HCN terdapat pada biji almond, aprikot, apel, biji shorgum, kara dan singkong dengan bentuk senyawa yang berbeda. Kandungan sianida yang mematikan adalah 0,5- 3,5 mg HCN/kg berat badan. Bila dicerna, HCN sangat cepat masuk ke dalam saluran darah.

Kadar sianida rata-rata dalam singkong manis di bawah 50 mg/kg berat. Menurut FAO singkong dengan kadar sianida 50 mg/ kg masih aman unutk dikonsumsi manusia. HCN dalam singkong berbentuk glikosida sianogenik dengan nama linamarin yang jika terurai menjadi hidrogen sianida yang beracun.

Pengupasan kulit, pengeringan, perendaman, fermentasi dalam pengolahan dapat mengurangi kandungan sianida pada singkong atau bahkan menghilangkannya. Perebusan atau pemanasan juga dapat menginaktivkan enzim yang mengubah senyawa linamarin dalam singkong menjadi HCN yang berbahaya.

HCN berbahaya karena dapat merusak sistem kardiovaskular, sistem pernafasan dan sistem syaraf pusat pada manusia.

Asam Jengkolat ( Jen- colic Acid )

Terdapat pada jengkol, dapat menyebabkan keracunan yang ditandai mual dan susah buang air kecil. Ketahanan seseorang terhadap asam jengkolat berbeda-beda. Jumlah asam jengkolat dalam biji jengkol adalah 1-2 % dari berat bijinya.

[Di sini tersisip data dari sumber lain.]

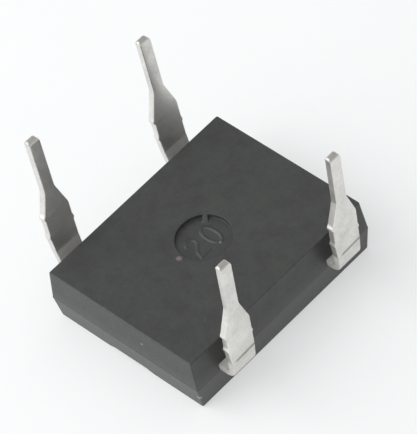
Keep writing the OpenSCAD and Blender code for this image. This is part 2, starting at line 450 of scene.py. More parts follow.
# Reach of the paler worn edges, which are partly a painted edge highlight
WEAR_AND_HIGHLIGHT_REACH = 0.12
# How strongly the marked half is painted paler, as painted sheen
MARKED_HALF_SHEEN = 0.8
RESIN_IOR = 1.55


def resin_material(finish, body):
    """Dark epoxy compound: eroded-mould grain, soft clouds, paler worn edges that are partly a painted edge
    highlight, a marked half painted paler as painted sheen, small pale specks and one painted highlight.
    """
    material, tree, shader, place = new_material("Epoxy moulding compound")
    where = place["Object"]
    clouds = cloudy(tree, where, finish.resin, finish.resin_dark, patches=2.0, mottles=7.0)
    grain = grainy(tree, where, grains=20.0)
    wear_and_highlight = place_group(tree, wear_group(), Vector=where, Reach=WEAR_AND_HIGHLIGHT_REACH * MM, Height=body["height"] * MM,
                       Half_length=(body["length"] / 2 - body["board_draw_end"]) * MM,
                       Half_width=(body["width"] / 2 - body["board_draw_side"]) * MM)["Mask"]
    # Paler worn edges, partly a painted highlight along the rounded edges
    colour = mix_colour(tree, wear_and_highlight, clouds["Colour"], rgba(finish.resin_worn))
    # Painted sheen: the marked half is painted paler, up to a little above the parting line, standing in
    # for the bright floor that its walls reflect
    parting = body["parting_height"] * MM
    marked_half_sheen = spread(tree, axes(tree, where)["Z"], parting - 0.15 * MM, parting + 0.45 * MM, 1.0, 0.0)
    paler = maths(tree, "MULTIPLY", marked_half_sheen, MARKED_HALF_SHEEN)
    colour = mix_colour(tree, paler, colour, rgba(finish.resin_worn))
    for spot, radius, tone in SPECKS_AND_GLINT:
        mask = place_group(tree, spot_group(), Vector=where,
                           Place=tuple(c * MM for c in spot), Radius=radius * MM)["Mask"]
        colour = mix_colour(tree, mask, colour, rgba(tone))
    feed(tree, shader.inputs["Base Color"], colour)
    feed(tree, shader.inputs["Roughness"], spread(tree, grain["Mask"], 0.0, 1.0, 0.38, 0.5))
    feed(tree, shader.inputs["Normal"], bump(tree, grain["Height"], 0.008, 0.6))
    shader.inputs["IOR"].default_value = RESIN_IOR
    return material


# On the unrolled strip, in millimetres: where the crease lies along it and the inner face across it
CREASE_ALONG = -4.79
INNER_FACE = 3.0
TIN_METALLIC = 0.95
DULL_METALLIC_LOSS = -0.6
DULL_ROUGHNESS_GAIN = 0.2


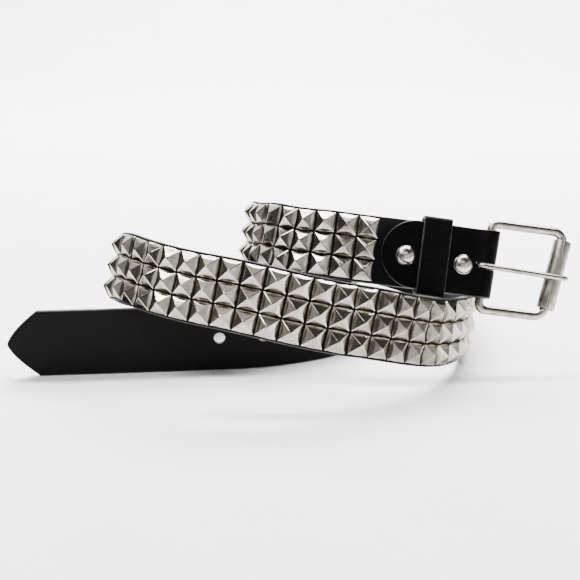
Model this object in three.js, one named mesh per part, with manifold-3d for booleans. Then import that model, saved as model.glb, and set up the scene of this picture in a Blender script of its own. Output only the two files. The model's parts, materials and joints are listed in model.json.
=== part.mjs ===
import * as THREE from "three";
import { mergeVertices } from "three/addons/utils/BufferGeometryUtils.js";
import Module from "manifold-3d";

// A studded leather belt, loosely coiled and standing on its lower edge.
// Millimetres, +Z up. The viewer stands on the -Y side, the buckle is at +X.

// Strap
const STRAP_WIDTH = 38;
const STRAP_THICK = 2.8;
const STRAP_LENGTH = 1177;
const TIP_LENGTH = 17;
const TIP_BULGE = 0.7;
const HOLE_DIAMETER = 6.5;
const HOLE_PITCH = 25;
const HOLE_COUNT = 3;
const FIRST_HOLE_FROM_TIP = 118;

// Pyramid studs
const STUD_MARGIN = 1;
const STUD_ROWS = 3;
const STUD_RISE = 4.3;
const STUD_WEB = 0.5;
const STUDS_FROM_FOLD = 67;
const BARE_TAIL = 198;

// Fold round the buckle's heel bar, and the flap that comes back over the front
const FLAP_LENGTH = 64.5;
const FOLD_BLEND = 8;

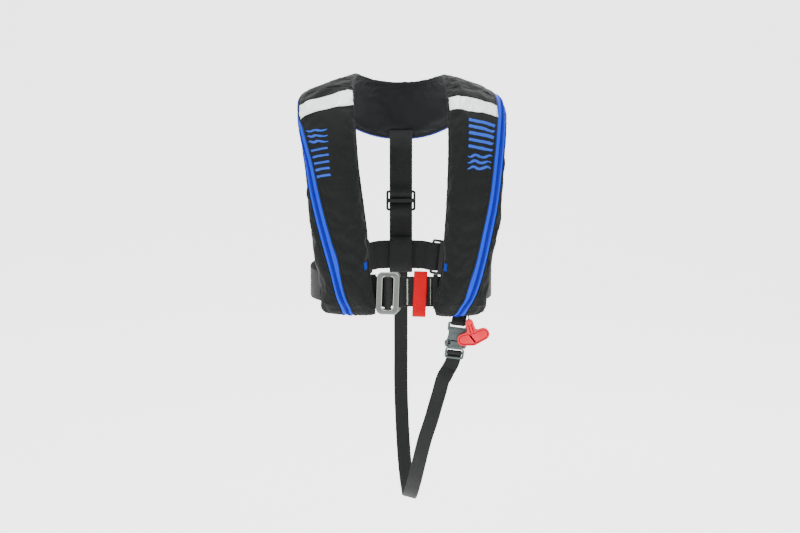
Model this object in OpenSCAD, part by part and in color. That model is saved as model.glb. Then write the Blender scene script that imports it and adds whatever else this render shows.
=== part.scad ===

Asam jengkolat sangat sukar larut dalam air, pada pH urin yang asam, asam jengkolat dapat mengkristal di ginjal. Racun jengkol ini dapat dikurangi dengan proses perendaman, perebusan dan pemanasan. Memasak jengkol sampai matang dapat memecah kandungan asam jengkolat dan mengurangi konsentrasinya. Hindari makan jengkol dalam keadaan mentah dan berlebihan.

Kandungan senyawa racun dan antinutrisi pada bahan pangan biasanya terdapat dalam jumlah yang rendah dan tidak membahayakan bagi orang yang kesehatannya normal. Proses pengolahanpun mengurangi dan dapat menghilangkan senyawa tersebut. Variasi makanan dalam menu harian dan proses pengolahan perlu diperhatikan untuk mencegah kemungkinan berbahayanyan senyawa racun tersebut.